The Liber Linteus ("Linen Book") is a unique ancient document, being both the longest Etruscan text and the only linen book extant. It is over two thousand years old, and was preserved only due it being unwittingly used to wrap a mummy. The mummy and the manuscript are kept in the Archaeological Museum in Zagreb, Croatia.

Table of contents
1 Discovery
2 Structure
3 Contents
4 Origins
5 The End
6 To Egypt

Discovery

In 1848 Mihael Barić resigned his post as secretary in the Austro-Hungarian Royal Chancellery and embarked upon a tour of several countries, one of which was Egypt. While there, in 1849, he purchased the mummy of a young girl, and took it home with him to Vienna. Although Barić removed the linen wrappings, he never realised their importance. The mummy remained on display at his home until 1859, when he died.

The executors of Barić's estate donated the mummy to the National Museum in Zagreb.
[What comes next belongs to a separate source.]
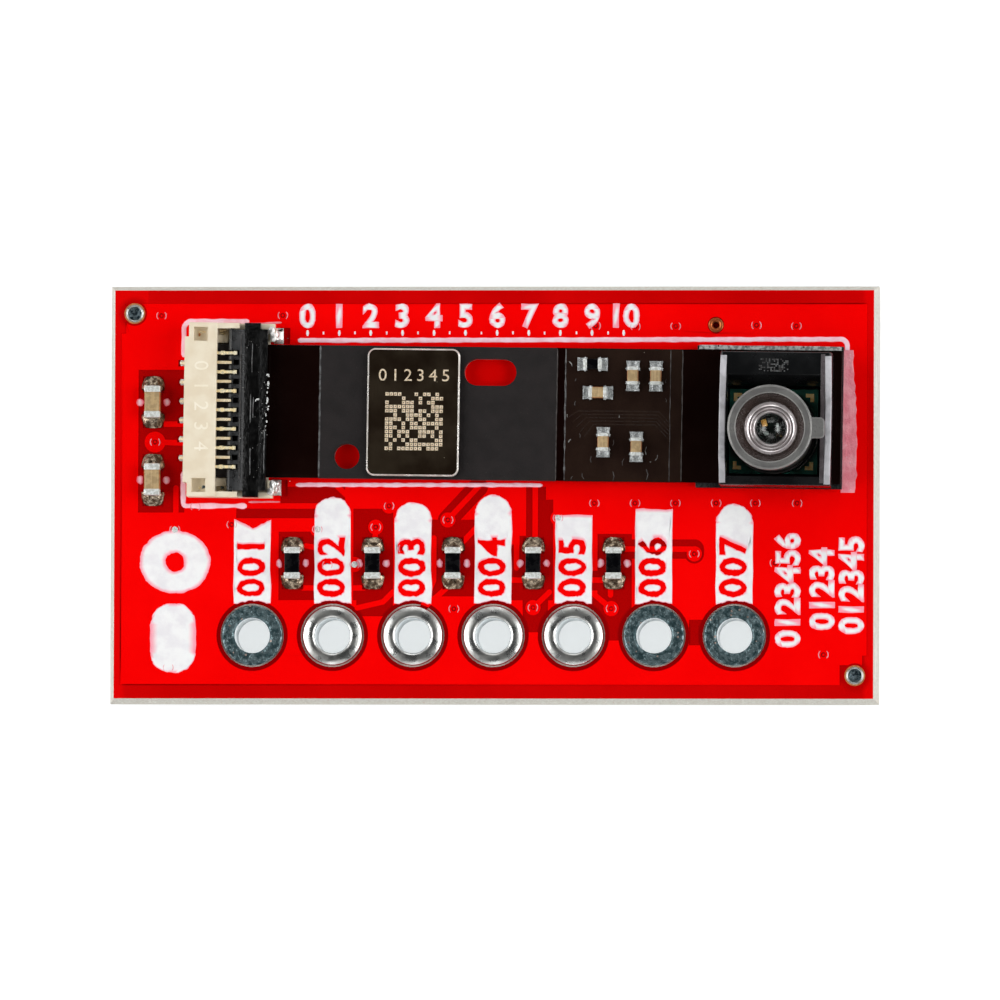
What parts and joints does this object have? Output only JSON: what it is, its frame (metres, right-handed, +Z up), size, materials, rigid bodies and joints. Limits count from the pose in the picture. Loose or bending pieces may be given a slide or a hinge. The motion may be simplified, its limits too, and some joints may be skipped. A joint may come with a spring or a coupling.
{
  "type": "lidar scanner module",
  "caption": "Small red breakout board with a laser particle sensor head on a black flex circuit, a flip-latch connector and a row of plated pin holes.",
  "frame": {"origin": "centre of the board's underside", "axes": "+X along the board towards the sensor head, +Y towards the flex's edge away from the pins, +Z up out of the chip side"},
  "size_m": [0.0242, 0.0132, 0.0048],
  "materials": {
    "red_mask": "gloss",
    "glass_laminate": "matt",
    "copper": "satin",
    "solder": "satin",
    "resistor_black": "satin",
    "capacitor_tan": "satin",
    "connector_cream": "satin",
    "latch_black": "satin",
    "gold_plate": "polished",
    "flex_black": "gloss",
    "stiffener_black": "matt",
    "tape": "matt",
    "marked_plate": "satin",
    "base_plate_metal": "satin",
    "head_black": "satin",
    "green_board": "gloss",
    "lens_holder": "gloss",
    "lens_flange": "satin",
    "lens_clear": "polished"
  },
  "bodies": {
    "board": {"board_laminate": "glass_laminate", "bottom_copper": "copper", "bottom_solder_mask": "red_mask", "capacitor_1": "capacitor_tan", "capacitor_2": "capacitor_tan", "chip_solder_joints": "solder", "chip_stiffener": "stiffener_black", "connector_anchor_front": "solder", "connector_anchor_rear": "solder", "connector_housing": "connector_cream", "connector_solder_joints": "solder", "corner_sleeve_front": "solder", "corner_sleeve_rear": "solder", "flex_capacitor_1": "capacitor_tan", "flex_capacitor_2": "capacitor_tan", "flex_capacitor_3": "capacitor_tan", "flex_capacitor_4": "capacitor_tan", "flex_capacitor_5": "capacitor_tan", "flex_circuit": "flex_black", "flex_resistor_1": "resistor_black", "flex_solder_joints": "solder", "head_base_plate": "base_plate_metal", "head_housing": "head_black", "id_plate": "marked_plate", "laser_board": "green_board", "laser_board_marks": "gold_plate", "laser_dies": "gold_plate", "lens": "lens_clear", "lens_barrel": "lens_holder", "lens_cone": "lens_holder", "lens_ring": "lens_flange", "long_contacts": "gold_plate", "middle_stiffener": "stiffener_black", "mounting_tape": "tape", "pin_sleeve_1": "solder", "pin_sleeve_2": "solder", "pin_sleeve_3": "solder", "pin_sleeve_4": "solder", "pin_sleeve_5": "solder", "pin_sleeve_6": "solder", "pin_sleeve_7": "solder", "resistor_1": "resistor_black", "resistor_2": "resistor_black", "resistor_3": "resistor_black", "resistor_4": "resistor_black", "resistor_5": "resistor_black", "short_contacts": "gold_plate", "tail_contact_pads": "gold_plate", "tail_stiffener": "flex_black", "top_copper": "copper", "top_solder_mask": "red_mask", "via_barrels": "copper"},
    "latch": {"connector_latch": "latch_black"}
  },
  "joints": [
    {"name": "latch_flip", "type": "hinge", "parent": "board", "child": "latch", "pos_m": [-0.00826, 0.00263, 0.00218], "axis": [-0.0122, -0.9999, 0], "range_deg": [0, 90]}
  ]
}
It was here that the German Egyptologist Heinrich Brugsch examined the wrappings and noticed a series of signs - the text of the Liber Linteus - though he did not know what he was looking at.

The wrappings were transported to Vienna in 1891, where Jacob Krall thoroughly examined and reassembled them. It was his work that established that these wrappings were a linen book written in Etruscan.

Structure

The book is laid out in twelve columns from right to left, each one representing a "page". Much of the first three columns is missing, and it is not known where the book begins. Closer to the end of the book the text is almost complete (there is a strip missing that runs the entire length of the book). By the end of the last page the cloth is blank and the selvage is intact, showing the definite end of the book.
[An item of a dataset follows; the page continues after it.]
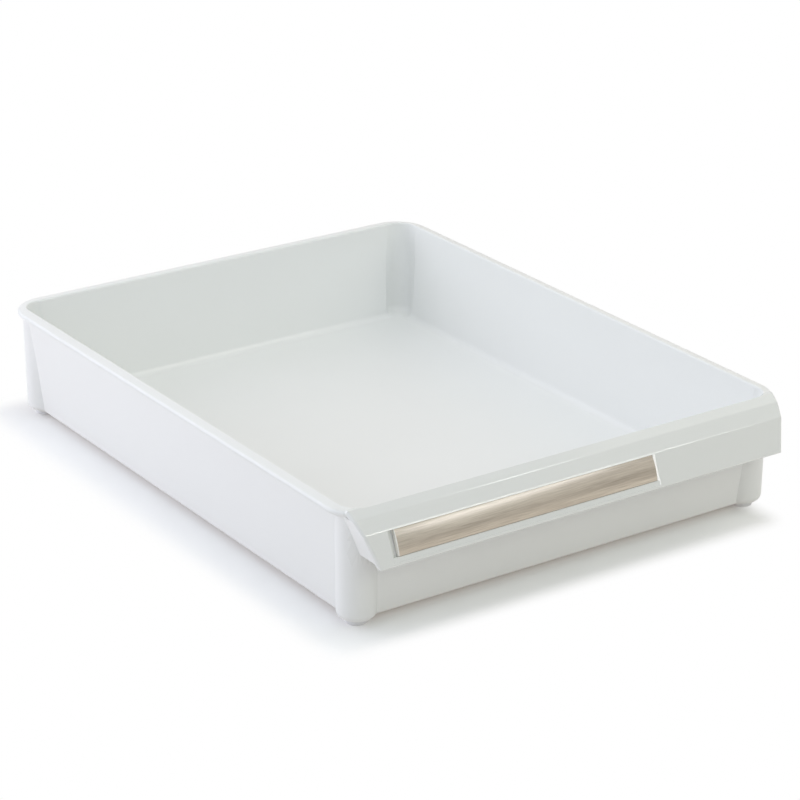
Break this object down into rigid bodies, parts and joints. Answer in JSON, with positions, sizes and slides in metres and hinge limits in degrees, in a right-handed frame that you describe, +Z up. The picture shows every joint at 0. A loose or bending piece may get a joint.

There are 230 lines of text, with 1200 legible words. Black ink has been used for the main text, and red ink for lines and diacritics.

In use it would have been folded so that one page sat atop another like a codex, rather than being wound along like a scroll. Julius Caesar is said to have folded scrolls inm similar accordion fashion while on campaigns.

Contents

Though the Etruscan language cannot be fully read, certain words can be picked out of the text to give us an indication of the subject matter. Both dates and the names of gods are found throughout the text, giving the impression that the book is a religious calendar. This view is strengthened by recurring words that, although untranslated, are surmised to have religious, liturgical or dedicatory meanings.

Such calendars are known from the Roman world, giving not only the dates of ceremonies and processions, but also the rituals and liturgies involved. There is even a collection of rituals in Latin (Libri Rituales) translated from the original Etruscan rites, like those in the Liber Linteus.

Origins

Certain local gods mentioned within the text allow the Liber Linteus's place of production to narrowed to a small area in the northeast of Tuscany near Lake Trasimeno. Four major Etruscan cities were in that area: modern day Arezzo, Perugia, Chiusi and Cortona. All of them would have had temples that could have both produced and used the Liber Linteus.

The age of the book is unknown, though a date of about 250 BCE is given due to the shape of the letters. It must have been made before use of the Etruscan language declined in opposition to Latin, as the cost involved would require temple patrons that yet spoke Etruscan.

The End

As the Etruscan tongue slowly died out the meaning of the Liber Linteus would have been forgotten: first as a text, and then as a sacred object. New calendars were written in Latin, and new customs would have prevailed. Perhaps the community who wrote it, like the language and the book itself, declined and fell into obscurity. For many years the book would have lain untouched, its owners considering it no more than a worthless anachronism.

To Egypt

In the first century BCE, the Roman Empire conquered Egypt. Like the Hellenes before them, Roman settlers embraced many aspects of Egyptian culture, including mummification. Such was the vogue of this burial practice in the first century CE that there was a widespread shortage of cloth. The price of cloth rose sharply, and corpses were wrapped in anything available (one has been found wrapped in a sail).

The community that owned the Liber Linteus would have taken this opportunity to make some money from their old junk, and we may yet thank them for it.